Entries with model source code
+++++

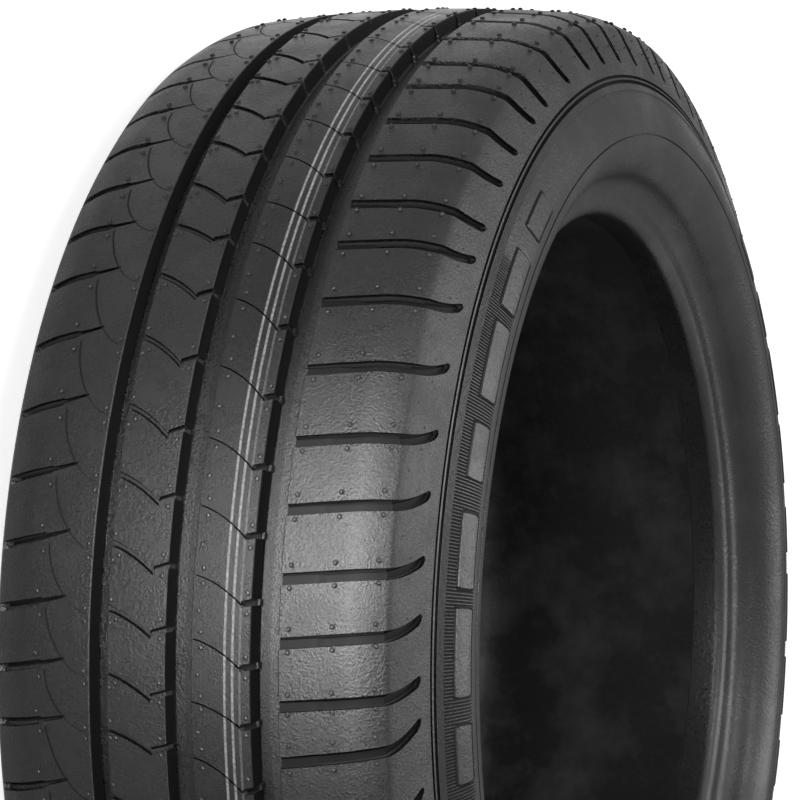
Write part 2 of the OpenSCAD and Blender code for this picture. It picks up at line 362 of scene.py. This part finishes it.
# %% Centre rib
CUT_END = 28.5
CUT_DEPTH = 5.0
NOTCH_W = 2.9
TIE_TOP = 4.2
CENTRE_START = 1.8
rows = rows_over(groove_mid[1], groove_out[0], mid_mid, mid_out, ROW_STEP, (28.2, 28.6, 29.0))
z = rows[:, 0]
run_in = np.clip((z - groove_mid[1]) / 24.6, 0, None)
fine = z < CUT_END
centre_shift = np.where(fine, 5.2 * run_in + 9.8 * run_in ** 2, 12.7 - 0.2 * (z - CUT_END))
centre_width = np.where(fine, 0.75 + 0.5 * run_in ** 3, NOTCH_W)
zero = np.zeros_like(z)
parts = np.stack([zero, zero + 0.04, zero + 0.35, zero + 0.65, zero + 0.96, zero + 1])
cut = np.where(z > groove_out[0] + 0.5, -TIE_TOP, CUT_DEPTH) * (z < groove_out[0] + TIE + 0.1)
depths = np.stack([zero, cut, cut, cut, cut, zero])
centre_rib = strip("centre_rib", at_z(z), rows[:, 1], centre_shift, centre_width, parts, depths,
                   CENTRE_START)

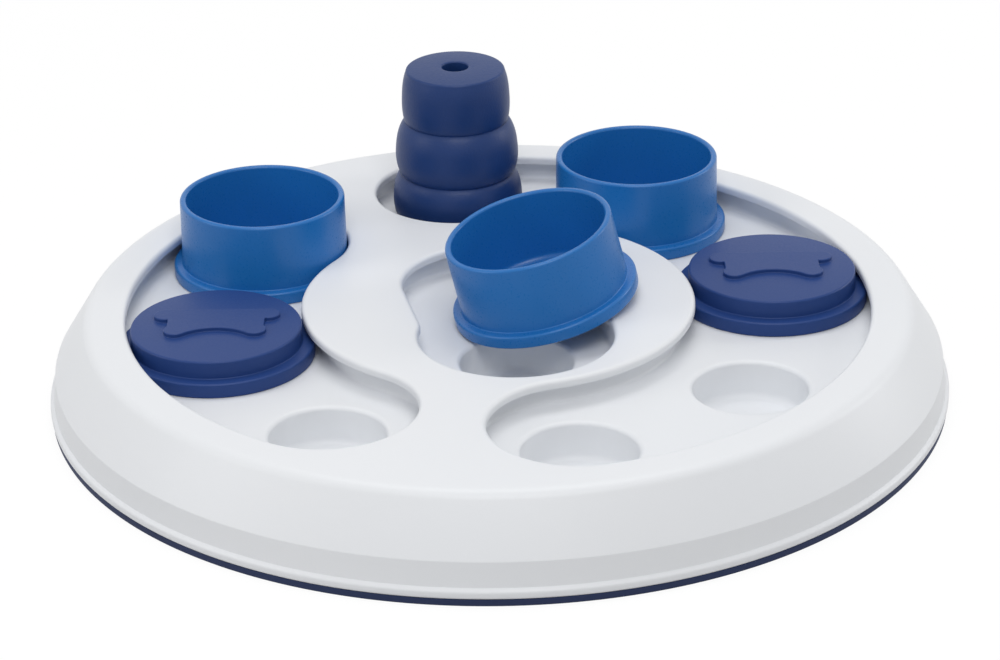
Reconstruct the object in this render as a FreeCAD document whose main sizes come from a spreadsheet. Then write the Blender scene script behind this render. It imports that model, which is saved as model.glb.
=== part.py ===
import FreeCAD, Part
import math
import operator
import os
import Sketcher

# Dog puzzle feeder toy: a round board with two curved tracks and a keyhole in its cover.
# Flanged cups and discs slide along the tracks over round treat wells.
# Millimetres and degrees. The origin is the board's centre on the ground, and the neck
# between the two tracks points to -Y. Angles are measured from +X, seen from above.

SIZES = {
    # cups: a tall body that passes a slot, on a flange that the slot holds down
    "CupRadius": 28.5,
    "CupDraft": 0.25,
    "CupHeight": 27.6,
    "CupWall": 2.15,
    "CupFloor": 2.4,
    "CupFlangeHeight": 4.5,
    "CupGrooveDepth": 0.4,
    "CupGrooveHeight": 0.8,
    "CupFlangeRound": 1.4,
    "CupLipRound": 0.9,
    "CupFloorRound": 2.0,
    "FlangeReach": 2.9,
    # slider discs
    "DiscClearance": 0.9,
    "DiscHeight": 11.0,
    "DiscFlangeHeight": 4.9,
    "DiscGrooveDepth": 0.6,
    "DiscGrooveHeight": 0.9,
    "DiscRound": 1.2,
    "DiscWall": 2.2,
    "DiscTop": 1.6,
    # raised bone on the discs: two rear knobs, two front knobs closer together, a curved waist
    "BoneLength": 41.6,
    "BoneFrontLength": 33.6,
    "BoneWidth": 19.4,
    "BoneKnobRadius": 3.8,
    "BoneNotch": 0.9,
    "BoneWaistDepth": 4.95,
    "BoneHeight": 1.4,
    "BoneTurn": 10.0,
    # tracks: slots in the cover over wider troughs in the floor
    "TrackRadius": 94.5,
    "SlotClearance": 0.5,
    "TroughClearance": 2.1,
    "TrackHeadroom": 2.1,
    "WellPitchAngle": 43.3333,
    "NeckAngle": 270.0,
    # keyhole in the middle
    "KeyAngle": 292.0,
    "KeySlotClearance": 0.4,
    "KeyLobeClearance": 0.6,
    "KeyPocketClearance": 1.0,
    "KeyWeb": 1.0,
    "KeyRearOffset": 15.0,
    "KeyBlend": 12.0,
    # cover: low lip, upright band, sloping skirt and flat plate
    "PlateHeight": 32.0,
    "PlateThickness": 3.0,
    "PlateMargin": 8.6,
    "SkirtRun": 11.2,
    "BandDraft": 0.9,
    "BandHeight": 8.2,
    "LipRise": 0.9,
    "LipReach": 1.3,
    "LipThickness": 2.5,
    "CoverWall": 2.8,
    "CreaseRound": 2.2,
    "LipRound": 0.8,
    "SlotRound": 1.3,
    # floor tray and its wells
    "FloorThickness": 2.2,
    "TrayClearance": 1.5,
    "WellRadius": 18.6,
    "WellDepth": 13.0,
    "WellWall": 2.0,
    "WellChamfer": 1.2,
    # screws and the cover's bosses
    "ScrewRadius": 1.5,
    "ScrewLength": 7.5,
    "ScrewHeadRadius": 2.8,
    "ScrewHeadHeight": 2.0,
    "ScrewClearance": 0.3,
    "PilotClearance": 0.05,
    "PilotSpare": 0.7,
    "BossWall": 2.45,
    "BossClearance": 0.4,
    "IslandBossInset": 26.5,
    # soft foot ring, with a grip that stands up inside the cover's foot
    "FootHeight": 2.5,
    "RingSetback": 0.4,
    "RingClearance": 0.3,
    "RingGripWidth": 2.6,
    "RingInset": 1.4,
    # treat dispenser: foot, three bulges with a groove between, flat top with a hole
    "DispenserHeight": 56.0,
    "DispenserTopRadius": 17.5,
    "DispenserUpperSwell": 1.5,
    "DispenserUpperPinch": 0.6,
    "DispenserMiddleSwell": 3.2,
    "DispenserMiddlePinch": 1.3,
    "DispenserLowerSwell": 2.6,
    "DispenserSeat": 1.4,
    "DispenserUpperDrop": 18.9,
    "DispenserLowerDrop": 38.3,
    "DispenserHoleRadius": 4.65,
    "DispenserWall": 4.0,
    "DispenserRound": 0.8,
    "DispenserGap": 0.3,
    # how the loose pieces stand
    "CupRightAngle": 68.4,
    "LeanAngle": 13.5,
    "LeanGap": 0.3,
    "LeanForward": 0.6,
    "Overlap": 1.0,
}

# Wells are counted from the neck: the left track has three places, the right one has five.
LEFT_PLACES = 3
RIGHT_PLACES = 5
RIM_SCREWS = 6

FULL_TURN = 360.0
# Two measures nearer than this are the same, in millimetres.
SAME = 1e-3

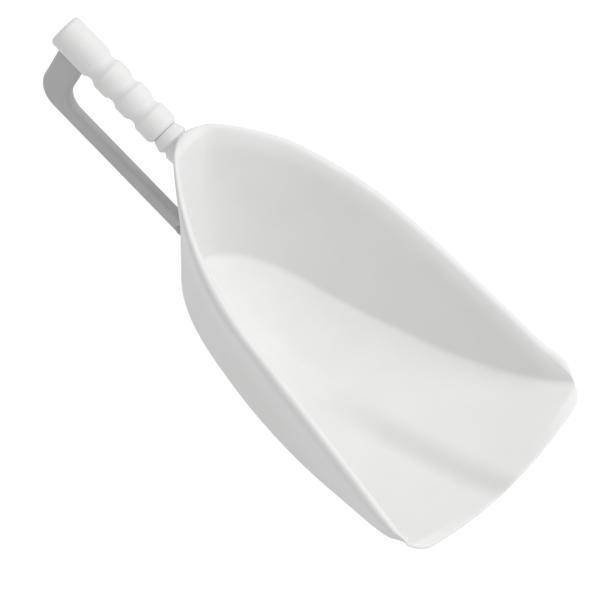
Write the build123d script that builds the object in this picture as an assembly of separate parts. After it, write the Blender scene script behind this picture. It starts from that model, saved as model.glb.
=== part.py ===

+++++

**TASK BRIEF**
Pull out each record as written and restate it exactly.

**OUTPUT OF THE EXERCISE**
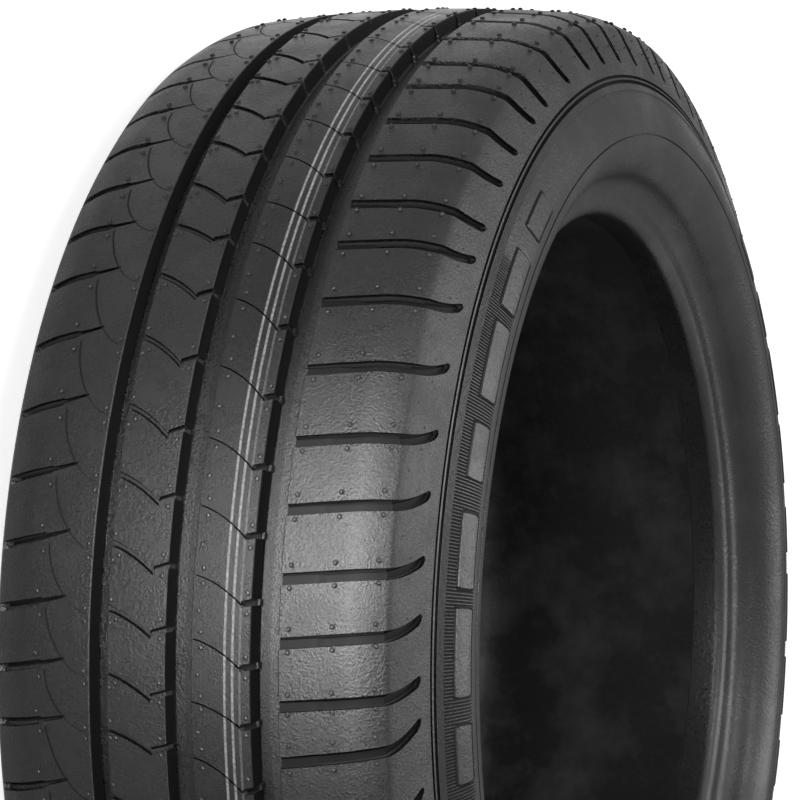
Write part 2 of the OpenSCAD and Blender code for this picture. It picks up at line 362 of scene.py. This part finishes it.
# %% Centre rib
CUT_END = 28.5
CUT_DEPTH = 5.0
NOTCH_W = 2.9
TIE_TOP = 4.2
CENTRE_START = 1.8
rows = rows_over(groove_mid[1], groove_out[0], mid_mid, mid_out, ROW_STEP, (28.2, 28.6, 29.0))
z = rows[:, 0]
run_in = np.clip((z - groove_mid[1]) / 24.6, 0, None)
fine = z < CUT_END
centre_shift = np.where(fine, 5.2 * run_in + 9.8 * run_in ** 2, 12.7 - 0.2 * (z - CUT_END))
centre_width = np.where(fine, 0.75 + 0.5 * run_in ** 3, NOTCH_W)
zero = np.zeros_like(z)
parts = np.stack([zero, zero + 0.04, zero + 0.35, zero + 0.65, zero + 0.96, zero + 1])
cut = np.where(z > groove_out[0] + 0.5, -TIE_TOP, CUT_DEPTH) * (z < groove_out[0] + TIE + 0.1)
depths = np.stack([zero, cut, cut, cut, cut, zero])
centre_rib = strip("centre_rib", at_z(z), rows[:, 1], centre_shift, centre_width, parts, depths,
                   CENTRE_START)

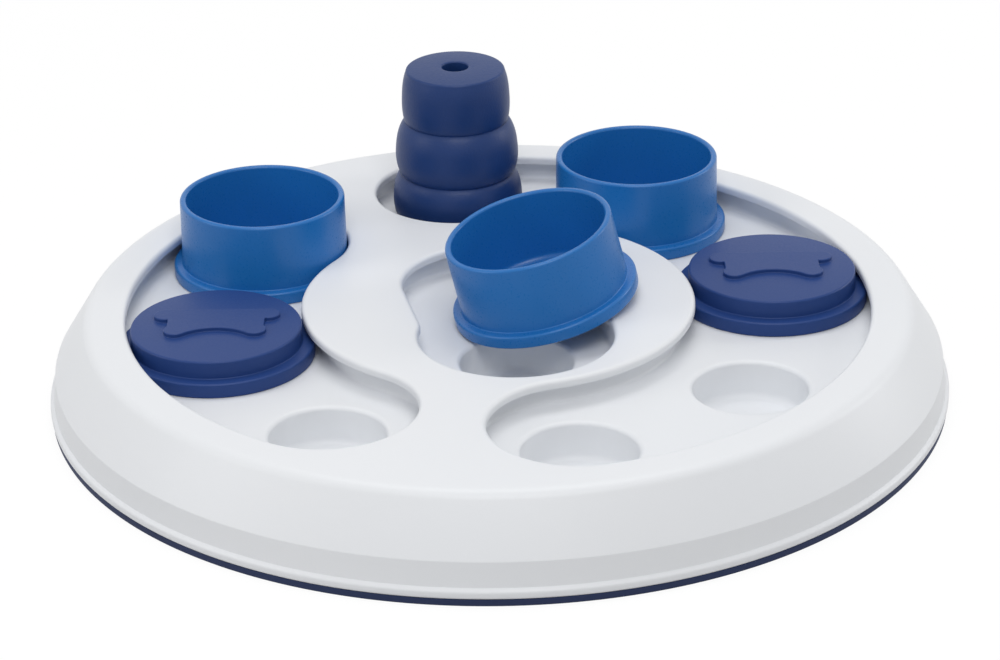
Reconstruct the object in this render as a FreeCAD document whose main sizes come from a spreadsheet. Then write the Blender scene script behind this render. It imports that model, which is saved as model.glb.
=== part.py ===
import FreeCAD, Part
import math
import operator
import os
import Sketcher

# Dog puzzle feeder toy: a round board with two curved tracks and a keyhole in its cover.
# Flanged cups and discs slide along the tracks over round treat wells.
# Millimetres and degrees. The origin is the board's centre on the ground, and the neck
# between the two tracks points to -Y. Angles are measured from +X, seen from above.

SIZES = {
    # cups: a tall body that passes a slot, on a flange that the slot holds down
    "CupRadius": 28.5,
    "CupDraft": 0.25,
    "CupHeight": 27.6,
    "CupWall": 2.15,
    "CupFloor": 2.4,
    "CupFlangeHeight": 4.5,
    "CupGrooveDepth": 0.4,
    "CupGrooveHeight": 0.8,
    "CupFlangeRound": 1.4,
    "CupLipRound": 0.9,
    "CupFloorRound": 2.0,
    "FlangeReach": 2.9,
    # slider discs
    "DiscClearance": 0.9,
    "DiscHeight": 11.0,
    "DiscFlangeHeight": 4.9,
    "DiscGrooveDepth": 0.6,
    "DiscGrooveHeight": 0.9,
    "DiscRound": 1.2,
    "DiscWall": 2.2,
    "DiscTop": 1.6,
    # raised bone on the discs: two rear knobs, two front knobs closer together, a curved waist
    "BoneLength": 41.6,
    "BoneFrontLength": 33.6,
    "BoneWidth": 19.4,
    "BoneKnobRadius": 3.8,
    "BoneNotch": 0.9,
    "BoneWaistDepth": 4.95,
    "BoneHeight": 1.4,
    "BoneTurn": 10.0,
    # tracks: slots in the cover over wider troughs in the floor
    "TrackRadius": 94.5,
    "SlotClearance": 0.5,
    "TroughClearance": 2.1,
    "TrackHeadroom": 2.1,
    "WellPitchAngle": 43.3333,
    "NeckAngle": 270.0,
    # keyhole in the middle
    "KeyAngle": 292.0,
    "KeySlotClearance": 0.4,
    "KeyLobeClearance": 0.6,
    "KeyPocketClearance": 1.0,
    "KeyWeb": 1.0,
    "KeyRearOffset": 15.0,
    "KeyBlend": 12.0,
    # cover: low lip, upright band, sloping skirt and flat plate
    "PlateHeight": 32.0,
    "PlateThickness": 3.0,
    "PlateMargin": 8.6,
    "SkirtRun": 11.2,
    "BandDraft": 0.9,
    "BandHeight": 8.2,
    "LipRise": 0.9,
    "LipReach": 1.3,
    "LipThickness": 2.5,
    "CoverWall": 2.8,
    "CreaseRound": 2.2,
    "LipRound": 0.8,
    "SlotRound": 1.3,
    # floor tray and its wells
    "FloorThickness": 2.2,
    "TrayClearance": 1.5,
    "WellRadius": 18.6,
    "WellDepth": 13.0,
    "WellWall": 2.0,
    "WellChamfer": 1.2,
    # screws and the cover's bosses
    "ScrewRadius": 1.5,
    "ScrewLength": 7.5,
    "ScrewHeadRadius": 2.8,
    "ScrewHeadHeight": 2.0,
    "ScrewClearance": 0.3,
    "PilotClearance": 0.05,
    "PilotSpare": 0.7,
    "BossWall": 2.45,
    "BossClearance": 0.4,
    "IslandBossInset": 26.5,
    # soft foot ring, with a grip that stands up inside the cover's foot
    "FootHeight": 2.5,
    "RingSetback": 0.4,
    "RingClearance": 0.3,
    "RingGripWidth": 2.6,
    "RingInset": 1.4,
    # treat dispenser: foot, three bulges with a groove between, flat top with a hole
    "DispenserHeight": 56.0,
    "DispenserTopRadius": 17.5,
    "DispenserUpperSwell": 1.5,
    "DispenserUpperPinch": 0.6,
    "DispenserMiddleSwell": 3.2,
    "DispenserMiddlePinch": 1.3,
    "DispenserLowerSwell": 2.6,
    "DispenserSeat": 1.4,
    "DispenserUpperDrop": 18.9,
    "DispenserLowerDrop": 38.3,
    "DispenserHoleRadius": 4.65,
    "DispenserWall": 4.0,
    "DispenserRound": 0.8,
    "DispenserGap": 0.3,
    # how the loose pieces stand
    "CupRightAngle": 68.4,
    "LeanAngle": 13.5,
    "LeanGap": 0.3,
    "LeanForward": 0.6,
    "Overlap": 1.0,
}

# Wells are counted from the neck: the left track has three places, the right one has five.
LEFT_PLACES = 3
RIGHT_PLACES = 5
RIM_SCREWS = 6

FULL_TURN = 360.0
# Two measures nearer than this are the same, in millimetres.
SAME = 1e-3

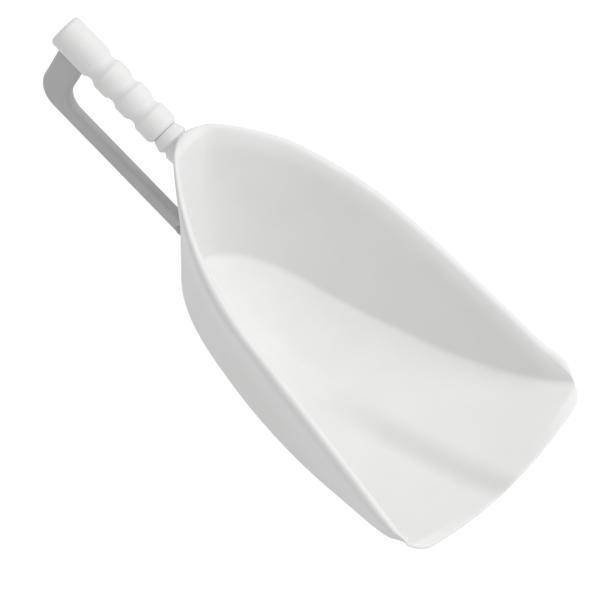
Write the build123d script that builds the object in this picture as an assembly of separate parts. After it, write the Blender scene script behind this picture. It starts from that model, saved as model.glb.
=== part.py ===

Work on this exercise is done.